- **Task statement**
Output an exact reproduction of the data.

-- Begin Provided material --

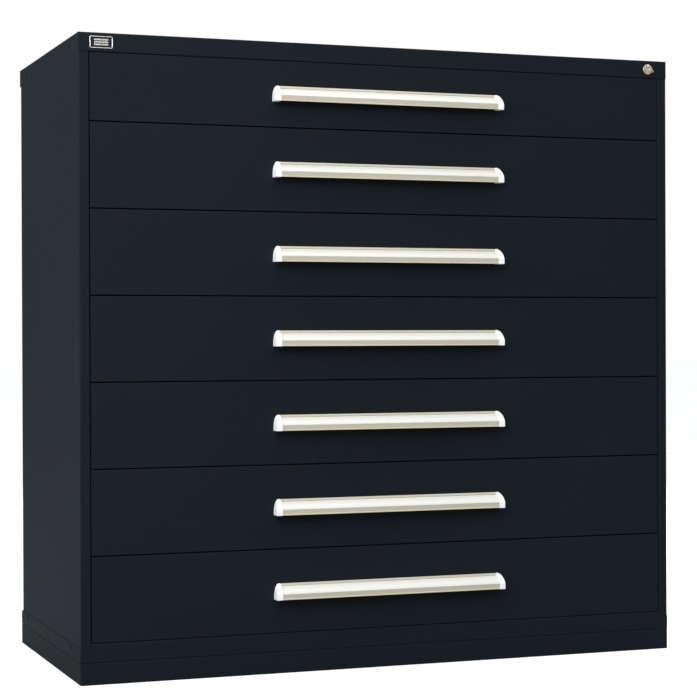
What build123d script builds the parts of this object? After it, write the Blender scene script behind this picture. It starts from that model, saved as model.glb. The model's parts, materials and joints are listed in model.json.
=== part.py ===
"""Tall chest of wide drawers: a folded steel housing, full-width drawers on roller
carriages that extend fully, label-holder handles, and one keyed lock that holds them all.

Millimetres. X runs across the front, +Y runs to the back, +Z is up. The origin is on the
floor, at the centre of the housing's footprint. Drawer 1 is the top one.
"""

import os
from math import cos, radians, sin

from build123d import *

# ---------------------------------------------------------------- driving dimensions

# Housing
width = 1524.0
depth = 704.85
base_height = 50.8
bottom_rail_height = 44.45
header_height = 44.45
stile_width = 25.4
sheet = 1.5
bend = 2.5  # outside radius of a fold
front_return = 20.0  # stile folds this far behind the front face
lip = 18.0  # header and bottom rail fold this far behind the front face
side_flange = 20.0  # folds at the back and top edges of a side panel
rear_step = 12.0  # the top cover and the pan stand this far behind the side panels
rear_lip = 42.0
pan_flange = 33.8
back_play = 0.6  # between the back panel's sides and the rear lip's tabs
base_gauge = 2.5
base_flange = 35.0
base_corner = 4.0
base_edge = 2.4  # outside radius of the base's folds along its top and bottom
pan_edge = 2.0  # outside radius of the fold between the pan's floor and its flanges
bead_width = 46.0
bead_depth = 5.0
bead_spacing = 508.0
bead_margin = 90.0

# Drawers, from the top one down
top_drawer_pitch = 158.75
drawer_pitch = 200.025
deep_drawer_count = 6
row_gap = 2.4  # between one drawer front and the next
side_gap = 2.0  # between a drawer front and the stile
front_thickness = 18.0
drawer_sheet = 1.2
front_bend = 1.6
front_fold = 14.0  # return round the open back of a drawer front
pan_side_space = 34.6  # from the stile's opening in to the pan's side
pan_back_space = 36.85
pan_floor = 6.0  # above the bottom of the drawer's space
pan_top_space = 14.0
rim_width = 9.0

# Rails, carriages and uprights
rail_setback = 30.0  # behind the front face
rail_back_space = 34.85
rail_gauge = 2.0
rail_level = 36.0  # centre of the rail above the bottom of the drawer's space
channel_depth = 16.0
roller_diameter = 26.2
roller_play = 0.8
roller_width = 9.0
roller_rim = 0.8
roller_inset = 20.0  # from a rail's end to the nearest roller
roller_spread = 30.0  # from a carriage's middle to the nearest roller
axle_diameter = 8.0
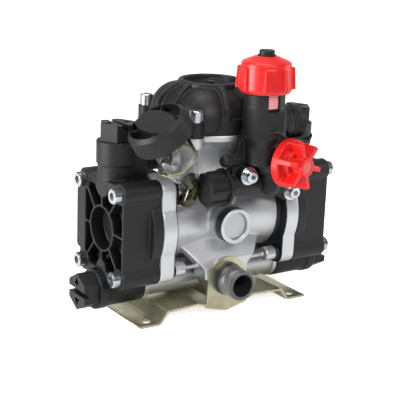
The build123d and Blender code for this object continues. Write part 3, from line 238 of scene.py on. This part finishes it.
def scaleStrip(name, look):  # even ticks with no figures
    material, board, shader, place = startMaterial(name, {"Specular IOR Level": 0.4})
    upright = board.add("ShaderNodeSeparateXYZ", {}, {"Vector": place})["Z"]
    wave = board.add("ShaderNodeMath", {"operation": "SINE"}, {0: upright * (2 * math.pi / look["pitch"])})[0]
    tick = board.add("ShaderNodeMath", {"operation": "GREATER_THAN"}, {0: wave, 1: 0.35})[0]
    wear = grain(board, place, 700, 2)
    feed(board, shader,
         Base_Color=blendColours(board, tick * wear + wear * 0.3, look["pink"], look["white"]),
         Roughness=wear * 0.2 + 0.4)
    return material


def clearBottle(name):
    material, board, shader, place = startMaterial(
        name, {"Transmission Weight": 1.0, "IOR": 1.22, "Specular IOR Level": 0.8})
    wave = grain(board, place, 60, 2)
    feed(board, shader,
         Base_Color=blendColours(board, wave, (0.965, 0.965, 0.95), (1.0, 1.0, 0.995)),
         Roughness=wave * 0.08 + 0.03,
         Normal=bumped(board, wave, 0.25, 0.0008))
    return material


def amberOil(name):
    material, board, shader, place = startMaterial(name, {"Specular IOR Level": 0.7, "IOR": 1.45})
    cloud = grain(board, place, 90, 2)
    feed(board, shader,
         Base_Color=blendColours(board, cloud * cloud, (0.003, 0.002, 0.001), (0.09, 0.065, 0.005)),
         Roughness=cloud * 0.1 + 0.06)
    return material


def tintedSeam(name):
    material, board, shader, place = startMaterial(
        name, {"Specular IOR Level": 0.5, "Transmission Weight": 0.5, "IOR": 1.4})
    cloud = grain(board, place, 200, 2)
    feed(board, shader,
         Base_Color=blendColours(board, cloud, (0.50, 0.45, 0.12), (0.78, 0.74, 0.35)),
         Roughness=cloud * 0.15 + 0.12)
    return material


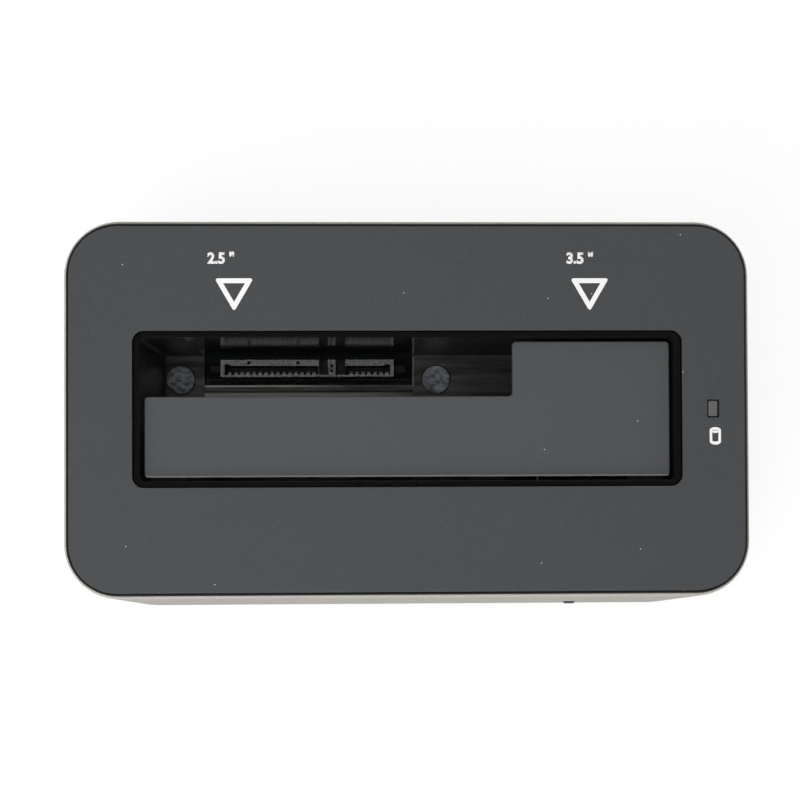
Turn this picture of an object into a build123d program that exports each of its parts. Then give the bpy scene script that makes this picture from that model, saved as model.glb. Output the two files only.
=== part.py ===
"""Hard drive docking station: one wide slot for a 3.5 or 2.5 inch drive, in millimetres.

The origin is on the surface that the feet rest on, under the middle of the case.
+X is right, +Y is the rear with the ports, and +Z is up. The slot runs along X.
"""
from build123d import *
import os
from math import atan2, cos, degrees, pi, sin

# Case
HEIGHT = 60.0
SIDE_MARGIN = 12.85
END_MARGIN = 20.85
COVER_CORNER = 10.0
COVER_THICKNESS = 2.0
COVER_ROUND = 0.9
RIM_STEP = 0.55
RIM_ROUND = 0.35
SHELL_FLARE = 4.8
SHELL_WALL = 2.5
SKIRT_DEPTH = 4.0
SKIRT_WALL = 1.2
CASE_CLEARANCE = 0.15
STAND_OFF = 1.0
PLATE_THICKNESS = 2.0
PLATE_LIP = 1.2
OVERRUN = 1.0
MERGE = 0.2

# Drives and the slot
DRIVE_WIDTH = 101.6
DRIVE_THICKNESS = 26.1
DRIVE_SIDE_ROOM = 0.8
DRIVE_THICKNESS_ROOM = 1.5
SMALL_DRIVE_WIDTH = 69.85
SMALL_DRIVE_THICKNESS = 9.5
SMALL_DRIVE_SIDE_ROOM = 1.2
SMALL_DRIVE_THICKNESS_ROOM = 1.7
CONNECTOR_EDGE = 30.12
SMALL_DRIVE_OFFSET = 4.8

# Drive well
WELL_WALL = 1.1
WELL_CORNER = 1.0
WELL_RECESS = 0.7
WELL_FIT = 0.1
WELL_FLOOR = 1.6
ROOF_THICKNESS = 1.0
POCKET_DEPTH = 3.9
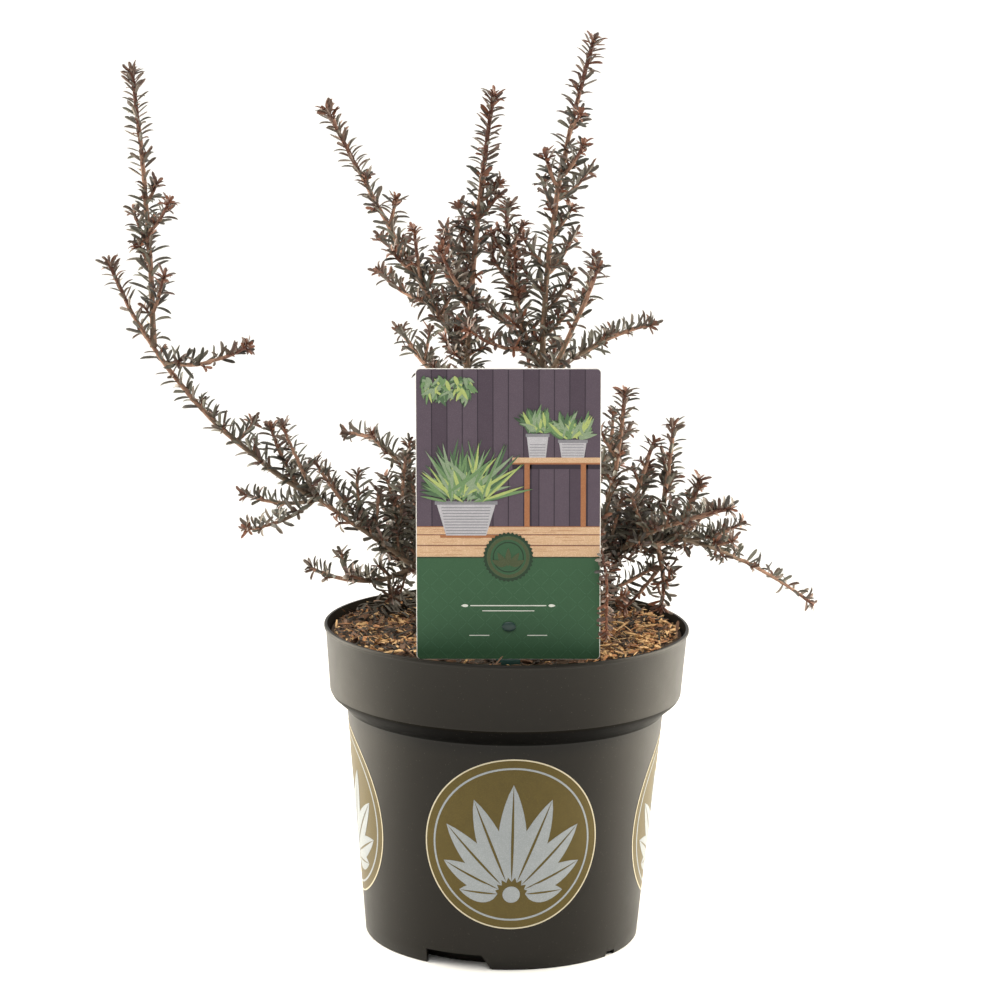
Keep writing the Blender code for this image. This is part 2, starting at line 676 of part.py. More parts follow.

-- End Provided material --

- **Complete response**
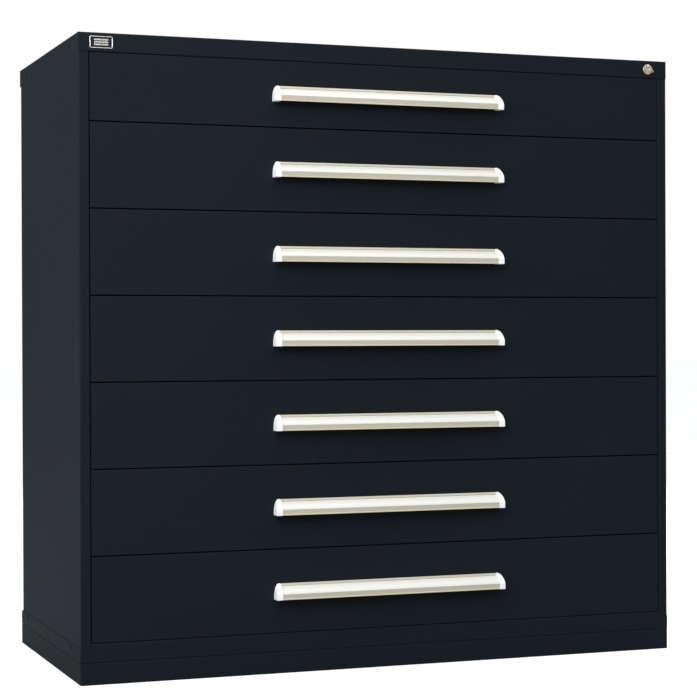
What build123d script builds the parts of this object? After it, write the Blender scene script behind this picture. It starts from that model, saved as model.glb. The model's parts, materials and joints are listed in model.json.
=== part.py ===
"""Tall chest of wide drawers: a folded steel housing, full-width drawers on roller
carriages that extend fully, label-holder handles, and one keyed lock that holds them all.

Millimetres. X runs across the front, +Y runs to the back, +Z is up. The origin is on the
floor, at the centre of the housing's footprint. Drawer 1 is the top one.
"""

import os
from math import cos, radians, sin

from build123d import *

# ---------------------------------------------------------------- driving dimensions

# Housing
width = 1524.0
depth = 704.85
base_height = 50.8
bottom_rail_height = 44.45
header_height = 44.45
stile_width = 25.4
sheet = 1.5
bend = 2.5  # outside radius of a fold
front_return = 20.0  # stile folds this far behind the front face
lip = 18.0  # header and bottom rail fold this far behind the front face
side_flange = 20.0  # folds at the back and top edges of a side panel
rear_step = 12.0  # the top cover and the pan stand this far behind the side panels
rear_lip = 42.0
pan_flange = 33.8
back_play = 0.6  # between the back panel's sides and the rear lip's tabs
base_gauge = 2.5
base_flange = 35.0
base_corner = 4.0
base_edge = 2.4  # outside radius of the base's folds along its top and bottom
pan_edge = 2.0  # outside radius of the fold between the pan's floor and its flanges
bead_width = 46.0
bead_depth = 5.0
bead_spacing = 508.0
bead_margin = 90.0

# Drawers, from the top one down
top_drawer_pitch = 158.75
drawer_pitch = 200.025
deep_drawer_count = 6
row_gap = 2.4  # between one drawer front and the next
side_gap = 2.0  # between a drawer front and the stile
front_thickness = 18.0
drawer_sheet = 1.2
front_bend = 1.6
front_fold = 14.0  # return round the open back of a drawer front
pan_side_space = 34.6  # from the stile's opening in to the pan's side
pan_back_space = 36.85
pan_floor = 6.0  # above the bottom of the drawer's space
pan_top_space = 14.0
rim_width = 9.0

# Rails, carriages and uprights
rail_setback = 30.0  # behind the front face
rail_back_space = 34.85
rail_gauge = 2.0
rail_level = 36.0  # centre of the rail above the bottom of the drawer's space
channel_depth = 16.0
roller_diameter = 26.2
roller_play = 0.8
roller_width = 9.0
roller_rim = 0.8
roller_inset = 20.0  # from a rail's end to the nearest roller
roller_spread = 30.0  # from a carriage's middle to the nearest roller
axle_diameter = 8.0
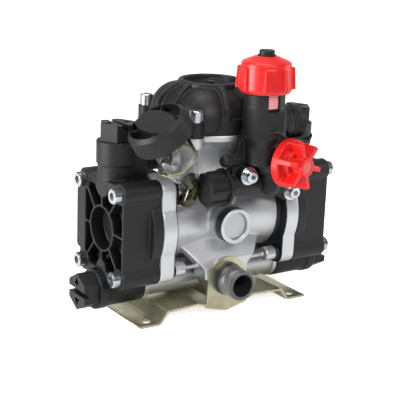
The build123d and Blender code for this object continues. Write part 3, from line 238 of scene.py on. This part finishes it.
def scaleStrip(name, look):  # even ticks with no figures
    material, board, shader, place = startMaterial(name, {"Specular IOR Level": 0.4})
    upright = board.add("ShaderNodeSeparateXYZ", {}, {"Vector": place})["Z"]
    wave = board.add("ShaderNodeMath", {"operation": "SINE"}, {0: upright * (2 * math.pi / look["pitch"])})[0]
    tick = board.add("ShaderNodeMath", {"operation": "GREATER_THAN"}, {0: wave, 1: 0.35})[0]
    wear = grain(board, place, 700, 2)
    feed(board, shader,
         Base_Color=blendColours(board, tick * wear + wear * 0.3, look["pink"], look["white"]),
         Roughness=wear * 0.2 + 0.4)
    return material


def clearBottle(name):
    material, board, shader, place = startMaterial(
        name, {"Transmission Weight": 1.0, "IOR": 1.22, "Specular IOR Level": 0.8})
    wave = grain(board, place, 60, 2)
    feed(board, shader,
         Base_Color=blendColours(board, wave, (0.965, 0.965, 0.95), (1.0, 1.0, 0.995)),
         Roughness=wave * 0.08 + 0.03,
         Normal=bumped(board, wave, 0.25, 0.0008))
    return material


def amberOil(name):
    material, board, shader, place = startMaterial(name, {"Specular IOR Level": 0.7, "IOR": 1.45})
    cloud = grain(board, place, 90, 2)
    feed(board, shader,
         Base_Color=blendColours(board, cloud * cloud, (0.003, 0.002, 0.001), (0.09, 0.065, 0.005)),
         Roughness=cloud * 0.1 + 0.06)
    return material


def tintedSeam(name):
    material, board, shader, place = startMaterial(
        name, {"Specular IOR Level": 0.5, "Transmission Weight": 0.5, "IOR": 1.4})
    cloud = grain(board, place, 200, 2)
    feed(board, shader,
         Base_Color=blendColours(board, cloud, (0.50, 0.45, 0.12), (0.78, 0.74, 0.35)),
         Roughness=cloud * 0.15 + 0.12)
    return material


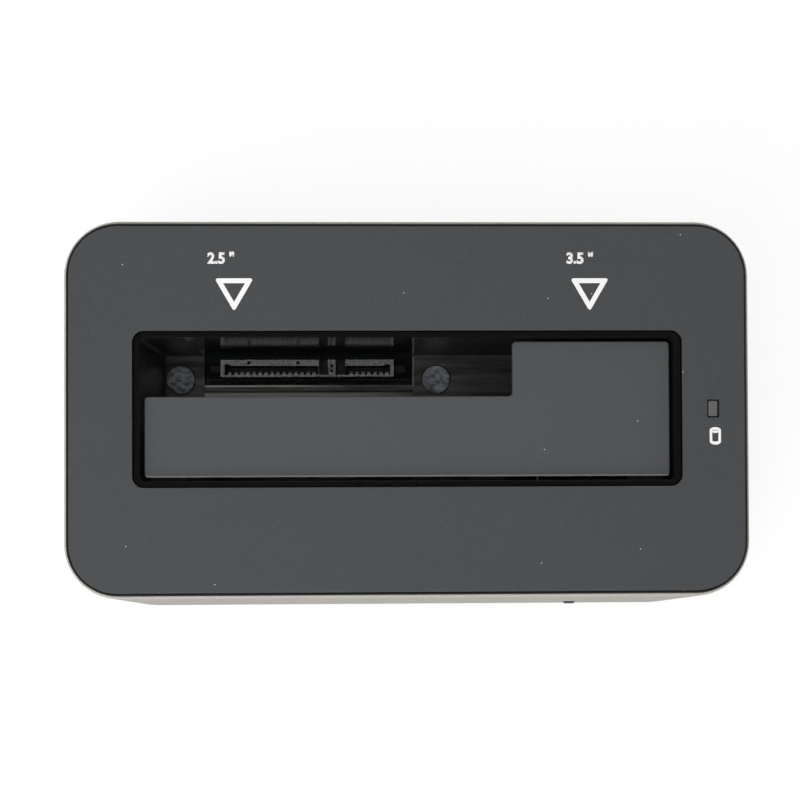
Turn this picture of an object into a build123d program that exports each of its parts. Then give the bpy scene script that makes this picture from that model, saved as model.glb. Output the two files only.
=== part.py ===
"""Hard drive docking station: one wide slot for a 3.5 or 2.5 inch drive, in millimetres.

The origin is on the surface that the feet rest on, under the middle of the case.
+X is right, +Y is the rear with the ports, and +Z is up. The slot runs along X.
"""
from build123d import *
import os
from math import atan2, cos, degrees, pi, sin

# Case
HEIGHT = 60.0
SIDE_MARGIN = 12.85
END_MARGIN = 20.85
COVER_CORNER = 10.0
COVER_THICKNESS = 2.0
COVER_ROUND = 0.9
RIM_STEP = 0.55
RIM_ROUND = 0.35
SHELL_FLARE = 4.8
SHELL_WALL = 2.5
SKIRT_DEPTH = 4.0
SKIRT_WALL = 1.2
CASE_CLEARANCE = 0.15
STAND_OFF = 1.0
PLATE_THICKNESS = 2.0
PLATE_LIP = 1.2
OVERRUN = 1.0
MERGE = 0.2

# Drives and the slot
DRIVE_WIDTH = 101.6
DRIVE_THICKNESS = 26.1
DRIVE_SIDE_ROOM = 0.8
DRIVE_THICKNESS_ROOM = 1.5
SMALL_DRIVE_WIDTH = 69.85
SMALL_DRIVE_THICKNESS = 9.5
SMALL_DRIVE_SIDE_ROOM = 1.2
SMALL_DRIVE_THICKNESS_ROOM = 1.7
CONNECTOR_EDGE = 30.12
SMALL_DRIVE_OFFSET = 4.8

# Drive well
WELL_WALL = 1.1
WELL_CORNER = 1.0
WELL_RECESS = 0.7
WELL_FIT = 0.1
WELL_FLOOR = 1.6
ROOF_THICKNESS = 1.0
POCKET_DEPTH = 3.9
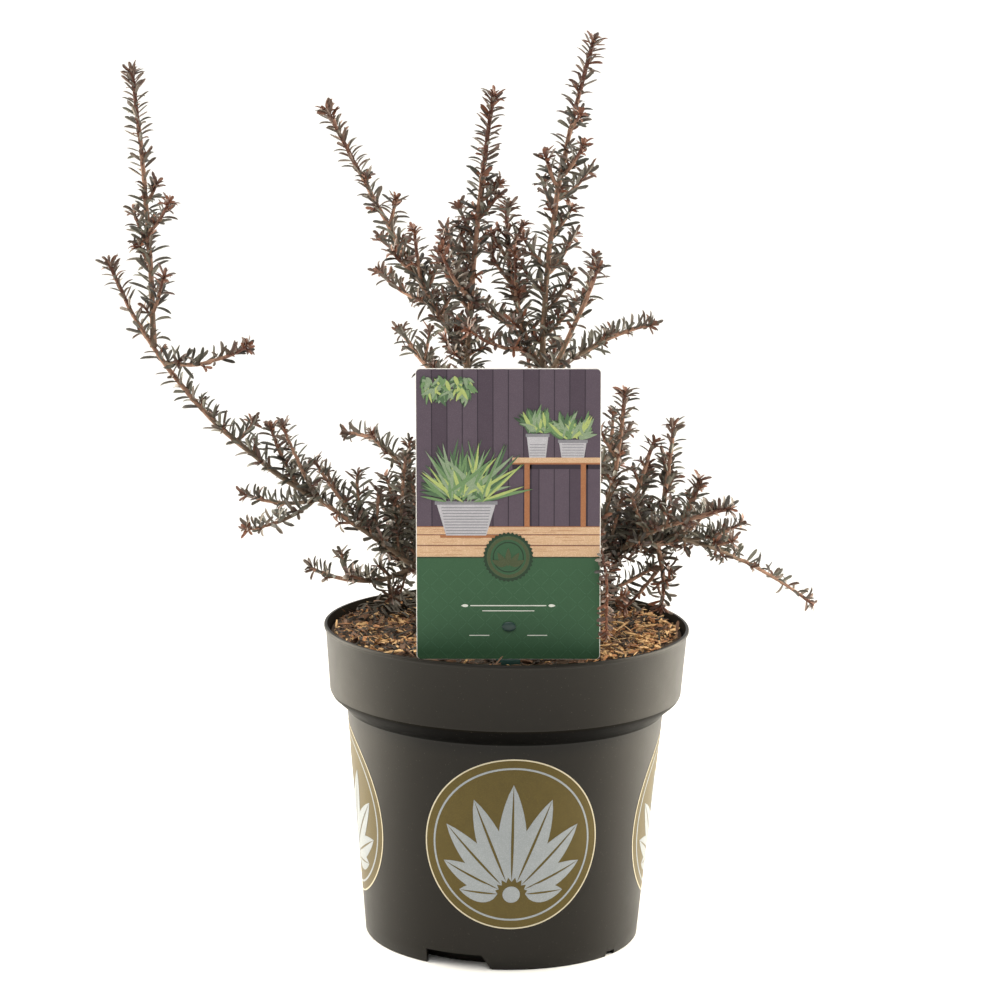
Keep writing the Blender code for this image. This is part 2, starting at line 676 of part.py. More parts follow.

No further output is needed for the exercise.